◆ Exercise task ◆
What follows is a block of records; restate each one word for word.

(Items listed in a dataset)

● ● ●

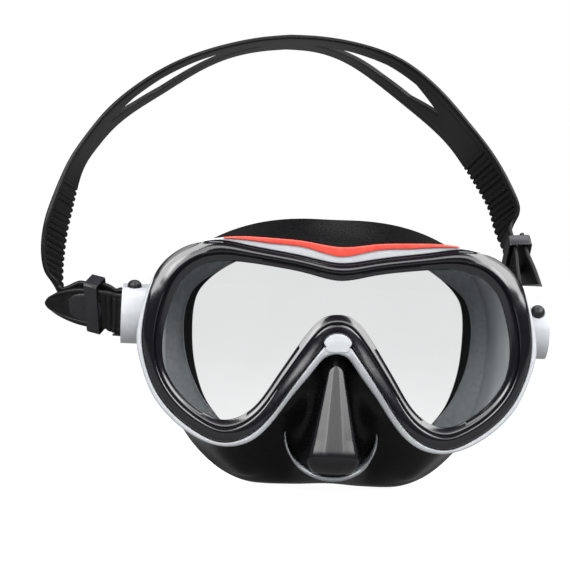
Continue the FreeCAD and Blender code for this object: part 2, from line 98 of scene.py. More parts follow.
# Half of the ring, from the top centre round the side to the bridge of the nose:
# the lens opening, the bezel's outer edge and the frame's outer edge, as (x, z).
RING = [
    ((0.0, 26.4), (0.0, 33.2), (0.0, 40.3)),
    ((13.0, 28.8), (13.5, 35.2), (14.0, 42.0)),
    ((26.0, 31.0), (27.0, 37.4), (27.5, 42.9)),
    ((38.0, 32.4), (40.0, 39.4), (40.5, 43.2)),
    ((49.0, 32.6), (52.0, 40.8), (52.4, 42.0)),
    ((57.0, 30.8), (60.5, 38.8), (61.2, 39.6)),
    ((62.7, 26.8), (67.0, 35.2), (67.9, 36.1)),
    ((66.8, 21.2), (72.3, 30.4), (73.3, 31.2)),
    ((69.6, 13.5), (76.6, 23.0), (77.8, 23.6)),
    ((71.6, 5.0), (79.4, 12.0), (81.3, 12.0)),
    ((72.2, -4.0), (80.3, -1.0), (83.0, -1.0)),
    ((70.8, -12.0), (78.0, -12.2), (80.4, -12.4)),
    ((66.6, -19.4), (73.3, -22.4), (75.5, -23.6)),
    ((60.8, -25.4), (66.0, -31.0), (67.7, -32.8)),
    ((54.0, -30.0), (56.6, -37.8), (57.8, -39.9)),
    ((46.8, -32.6), (46.5, -41.6), (46.3, -43.7)),
    ((39.6, -31.2), (36.6, -39.2), (35.0, -41.6)),
    ((32.0, -25.2), (27.6, -31.2), (25.4, -32.8)),
    ((25.2, -15.0), (20.3, -20.8), (17.8, -22.1)),
    ((18.6, -4.6), (13.0, -10.2), (10.4, -12.6)),
    ((12.2, 4.8), (7.2, -2.4), (5.7, -6.4)),
    ((6.0, 11.0), (3.6, 1.6), (3.0, -4.6)),
    ((0.0, 12.4), (0.0, 3.2), (0.0, -3.9)),
]
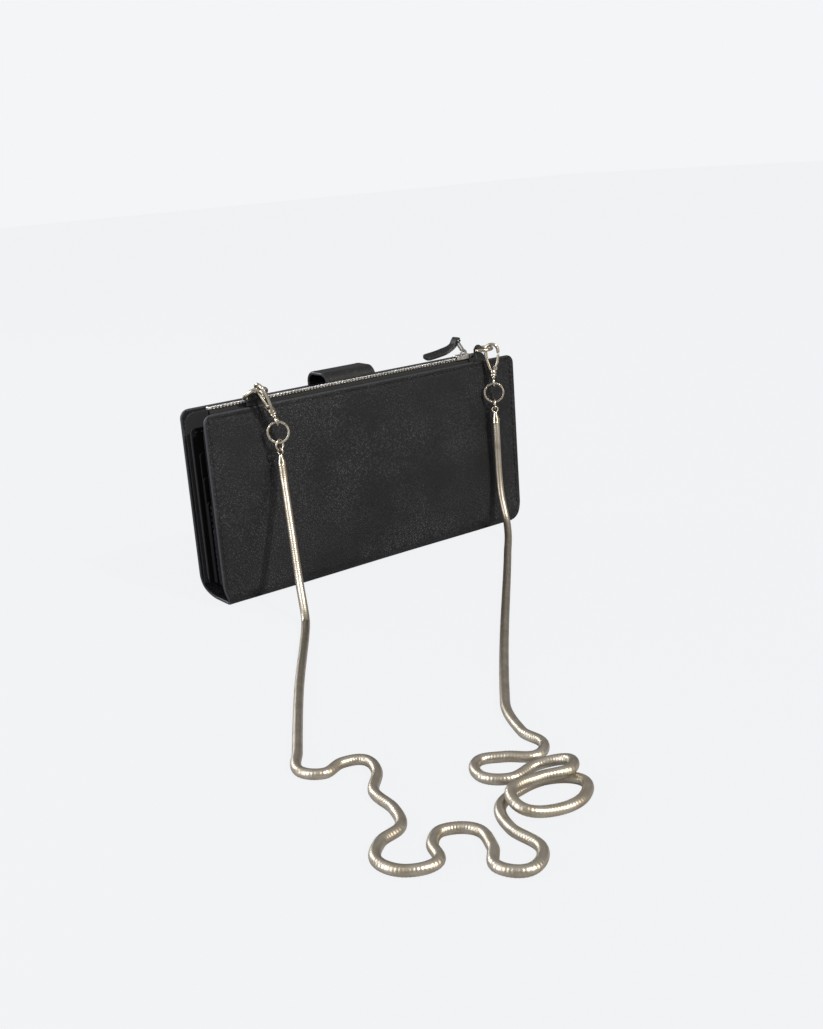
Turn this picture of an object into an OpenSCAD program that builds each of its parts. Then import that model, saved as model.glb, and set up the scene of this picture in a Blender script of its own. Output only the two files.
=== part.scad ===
// Chain wallet: a long bifold wallet standing on its fold, with a zipped coin
// pocket on the near side, a closing tab and a detachable snake-link strap.
// X runs along the width, -Y is the coin-pocket side, Z is up.
// The origin is the middle of the flat under the spine.

/* [Wallet] */
// Width of the wallet along X
wallet_w = 190; // [185:1:195]
// Height of the two covers
cover_h = 95; // [93:1:97]
// Thickness of the closed wallet
wallet_t = 25; // [25:0.5:26]
// Thickness of the cover leather
leather_t = 1.5; // [1.2:0.1:1.6]
// Radius of the covers' top corners
corner_r = 4.6; // [3:0.2:8]
// Outer radius of the fold's two edges
fold_r = 7; // [6:0.5:7.5]
// Height where the covers leave the fold
fold_h = 8; // [8:0.5:9]

/* [Inside] */
// Thickness of the linings
lining_t = 0.6; // [0.4:0.1:0.6]
// Thickness of a card-slot leaf
leaf_t = 0.9; // [0.7:0.1:0.9]
// Step between the tops of two card slots
leaf_step = 12; // [9:1:13]
// Height of the bill wall's top edge
bill_wall_h = 87; // [84:1:90]

/* [Zip] */
// Spacing of the zip teeth
tooth_pitch = 3; // [3:0.5:5]
// Length of the slider
slider_l = 9; // [8:0.5:10]
// Length of the leather puller
puller_l = 24; // [18:1:24]
// Width of the leather puller
puller_w = 5; // [4:0.2:5]

/* [Closing tab] */
// Width of the tab
tab_w = 30; // [24:1:34]
// Height of the tab's arch above the covers
tab_rise = 7; // [7:0.5:9]

/* [Strap and hooks] */
// Diameter of the snake-link strap
strap_d = 4.0; // [3.6:0.1:4.2]
// Wire radius of the D-rings
ring_wire_r = 0.9; // [0.7:0.05:0.9]
// Mean radius of the hooks' loops
hook_r = 3.3; // [3.2:0.1:3.6]
// Wire radius of the hooks
hook_wire_r = 0.9; // [0.7:0.05:0.9]
// Mean radius of the split rings
split_r = 5; // [4.6:0.1:5.2]
// Mean radius of the small jump rings
jump_r = 2.6; // [2.5:0.1:2.8]

/* [Hidden] */
$fn = 48;

half_w = wallet_w / 2;
half_t = wallet_t / 2;

// The layers of the near half, from its outer face inwards (Y values)
near_in = -half_t + leather_t;
near_lining_in = near_in + lining_t;
tape_t = 0.6;
coin_gap = 2.4;
tape_far_y = near_lining_in + tape_t + coin_gap;
pocket_wall_y = tape_far_y + tape_t;
panel_t = 0.8;
near_slots_y = pocket_wall_y + panel_t;

// The layers of the far half, from its outer face inwards
far_in = half_t - leather_t;
far_lining_in = far_in - lining_t;
bill_gap = 6.7;
bill_wall_in = far_lining_in - bill_gap;
far_slots_in = bill_wall_in - panel_t;

// Zip: teeth centre, tooth block and slider shell
zip_y = (near_lining_in + pocket_wall_y) / 2;
teeth_z = cover_h + 1.8;
teeth_h = 1.4;
teeth_w = 2;
teeth_from = -half_w + 7;
teeth_to = 67;
slider_x = 62;
slider_gap = 0.3;
slider_wall = 1;
slider_top = teeth_z + teeth_h + slider_gap + slider_wall;
puller_pivot_x = slider_x + 1.5;
puller_pivot_z = slider_top + 1.2;

// Closing tab
tab_x = -6;
tab_t = 1.8;
tab_gap = 0.3;
tab_out_y = half_t + tab_gap + tab_t;
tab_hinge_z = 84;
tab_tip_y = -4.4;
tab_tip_z = 80;
tab_top_z = cover_h + tab_rise;
tab_bend_r = 5.7;
snap_z = 85;

// D-rings: length of the bar, bow radius and depth from bar to tip
d_bar = 11;
d_bow_r = d_bar / 2;
d_side = 2;
d_depth = d_bow_r + d_side;

// Places of the two D-rings, and how they turn about Z and droop
d_left_pos = [-68, -13.3, cover_h + 4.6];
d_left_turn = 0;
d_left_lift = 37;
d_right_turn = 45;
d_right_pos = [70.5, -12.1, cover_h + 6.3];
d_right_lift = 0;
d_loop_r = 2;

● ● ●

◆ Final result ◆
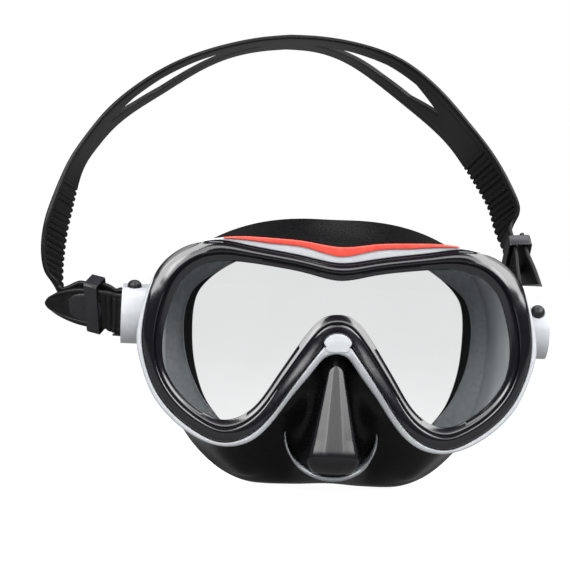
Continue the FreeCAD and Blender code for this object: part 2, from line 98 of scene.py. More parts follow.
# Half of the ring, from the top centre round the side to the bridge of the nose:
# the lens opening, the bezel's outer edge and the frame's outer edge, as (x, z).
RING = [
    ((0.0, 26.4), (0.0, 33.2), (0.0, 40.3)),
    ((13.0, 28.8), (13.5, 35.2), (14.0, 42.0)),
    ((26.0, 31.0), (27.0, 37.4), (27.5, 42.9)),
    ((38.0, 32.4), (40.0, 39.4), (40.5, 43.2)),
    ((49.0, 32.6), (52.0, 40.8), (52.4, 42.0)),
    ((57.0, 30.8), (60.5, 38.8), (61.2, 39.6)),
    ((62.7, 26.8), (67.0, 35.2), (67.9, 36.1)),
    ((66.8, 21.2), (72.3, 30.4), (73.3, 31.2)),
    ((69.6, 13.5), (76.6, 23.0), (77.8, 23.6)),
    ((71.6, 5.0), (79.4, 12.0), (81.3, 12.0)),
    ((72.2, -4.0), (80.3, -1.0), (83.0, -1.0)),
    ((70.8, -12.0), (78.0, -12.2), (80.4, -12.4)),
    ((66.6, -19.4), (73.3, -22.4), (75.5, -23.6)),
    ((60.8, -25.4), (66.0, -31.0), (67.7, -32.8)),
    ((54.0, -30.0), (56.6, -37.8), (57.8, -39.9)),
    ((46.8, -32.6), (46.5, -41.6), (46.3, -43.7)),
    ((39.6, -31.2), (36.6, -39.2), (35.0, -41.6)),
    ((32.0, -25.2), (27.6, -31.2), (25.4, -32.8)),
    ((25.2, -15.0), (20.3, -20.8), (17.8, -22.1)),
    ((18.6, -4.6), (13.0, -10.2), (10.4, -12.6)),
    ((12.2, 4.8), (7.2, -2.4), (5.7, -6.4)),
    ((6.0, 11.0), (3.6, 1.6), (3.0, -4.6)),
    ((0.0, 12.4), (0.0, 3.2), (0.0, -3.9)),
]
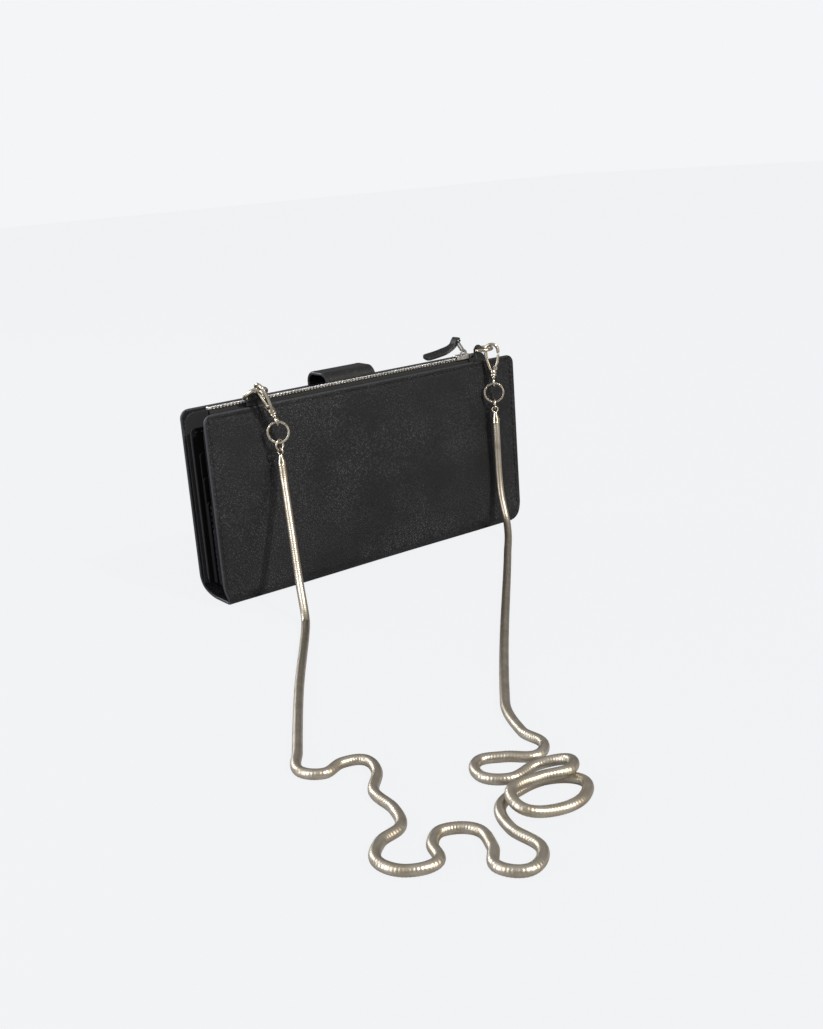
Turn this picture of an object into an OpenSCAD program that builds each of its parts. Then import that model, saved as model.glb, and set up the scene of this picture in a Blender script of its own. Output only the two files.
=== part.scad ===
// Chain wallet: a long bifold wallet standing on its fold, with a zipped coin
// pocket on the near side, a closing tab and a detachable snake-link strap.
// X runs along the width, -Y is the coin-pocket side, Z is up.
// The origin is the middle of the flat under the spine.

/* [Wallet] */
// Width of the wallet along X
wallet_w = 190; // [185:1:195]
// Height of the two covers
cover_h = 95; // [93:1:97]
// Thickness of the closed wallet
wallet_t = 25; // [25:0.5:26]
// Thickness of the cover leather
leather_t = 1.5; // [1.2:0.1:1.6]
// Radius of the covers' top corners
corner_r = 4.6; // [3:0.2:8]
// Outer radius of the fold's two edges
fold_r = 7; // [6:0.5:7.5]
// Height where the covers leave the fold
fold_h = 8; // [8:0.5:9]

/* [Inside] */
// Thickness of the linings
lining_t = 0.6; // [0.4:0.1:0.6]
// Thickness of a card-slot leaf
leaf_t = 0.9; // [0.7:0.1:0.9]
// Step between the tops of two card slots
leaf_step = 12; // [9:1:13]
// Height of the bill wall's top edge
bill_wall_h = 87; // [84:1:90]

/* [Zip] */
// Spacing of the zip teeth
tooth_pitch = 3; // [3:0.5:5]
// Length of the slider
slider_l = 9; // [8:0.5:10]
// Length of the leather puller
puller_l = 24; // [18:1:24]
// Width of the leather puller
puller_w = 5; // [4:0.2:5]

/* [Closing tab] */
// Width of the tab
tab_w = 30; // [24:1:34]
// Height of the tab's arch above the covers
tab_rise = 7; // [7:0.5:9]

/* [Strap and hooks] */
// Diameter of the snake-link strap
strap_d = 4.0; // [3.6:0.1:4.2]
// Wire radius of the D-rings
ring_wire_r = 0.9; // [0.7:0.05:0.9]
// Mean radius of the hooks' loops
hook_r = 3.3; // [3.2:0.1:3.6]
// Wire radius of the hooks
hook_wire_r = 0.9; // [0.7:0.05:0.9]
// Mean radius of the split rings
split_r = 5; // [4.6:0.1:5.2]
// Mean radius of the small jump rings
jump_r = 2.6; // [2.5:0.1:2.8]

/* [Hidden] */
$fn = 48;

half_w = wallet_w / 2;
half_t = wallet_t / 2;

// The layers of the near half, from its outer face inwards (Y values)
near_in = -half_t + leather_t;
near_lining_in = near_in + lining_t;
tape_t = 0.6;
coin_gap = 2.4;
tape_far_y = near_lining_in + tape_t + coin_gap;
pocket_wall_y = tape_far_y + tape_t;
panel_t = 0.8;
near_slots_y = pocket_wall_y + panel_t;

// The layers of the far half, from its outer face inwards
far_in = half_t - leather_t;
far_lining_in = far_in - lining_t;
bill_gap = 6.7;
bill_wall_in = far_lining_in - bill_gap;
far_slots_in = bill_wall_in - panel_t;

// Zip: teeth centre, tooth block and slider shell
zip_y = (near_lining_in + pocket_wall_y) / 2;
teeth_z = cover_h + 1.8;
teeth_h = 1.4;
teeth_w = 2;
teeth_from = -half_w + 7;
teeth_to = 67;
slider_x = 62;
slider_gap = 0.3;
slider_wall = 1;
slider_top = teeth_z + teeth_h + slider_gap + slider_wall;
puller_pivot_x = slider_x + 1.5;
puller_pivot_z = slider_top + 1.2;

// Closing tab
tab_x = -6;
tab_t = 1.8;
tab_gap = 0.3;
tab_out_y = half_t + tab_gap + tab_t;
tab_hinge_z = 84;
tab_tip_y = -4.4;
tab_tip_z = 80;
tab_top_z = cover_h + tab_rise;
tab_bend_r = 5.7;
snap_z = 85;

// D-rings: length of the bar, bow radius and depth from bar to tip
d_bar = 11;
d_bow_r = d_bar / 2;
d_side = 2;
d_depth = d_bow_r + d_side;

// Places of the two D-rings, and how they turn about Z and droop
d_left_pos = [-68, -13.3, cover_h + 4.6];
d_left_turn = 0;
d_left_lift = 37;
d_right_turn = 45;
d_right_pos = [70.5, -12.1, cover_h + 6.3];
d_right_lift = 0;
d_loop_r = 2;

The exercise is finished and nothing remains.